[Tutor] silly remedial question

Michael Janssen Janssen at rz.uni-frankfurt.de
Mon Nov 24 09:25:43 EST 2003


On Mon, 24 Nov 2003, kevin parks wrote:

> I can print the input and output lists no problem, but how do you tell
> python to print the variable itself..

You can do it for *function* via their __name__ attribute:

def f():
    pass

print f.__name__

but variables havn't got such a attribute (they have no attributes at
all - it makes no sense to speak of an "attribute of a variable").
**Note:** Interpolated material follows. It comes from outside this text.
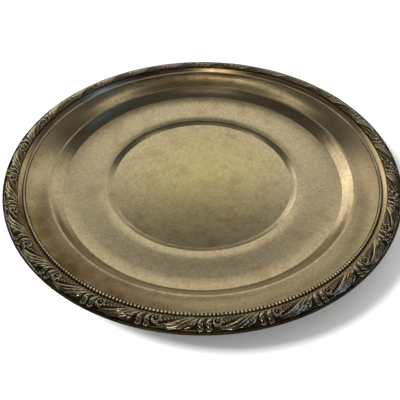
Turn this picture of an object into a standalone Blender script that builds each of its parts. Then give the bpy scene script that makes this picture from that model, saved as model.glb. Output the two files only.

I
believe, it's not possible, to retrieve to name of a variable.
You should better store your list within a dictionary (i.e. a mapping
from  keys to values, in this case from names to lists):

d = { "name1": [];
      "name2": [];
      .....
    }

Now your task is easy:

for key in d.keys():
    print key, print d[key]


In case you can't rebuild your lists into a dictionary, you can (mis)use
the globals-dictionary:

d = globals()
for key in d:
    if type(d[key]) == type([]):
        print key, print d[key]


this will print out every list within global namespace (type "globals()"
on an interactive prompt, to get an idea what this means). Since the
globals-dictionary contains every list that is assinged it might print
out unwanted stuff. Regard this as a "bad hack" and try to write
programs, that don't need to get the "name of a variable".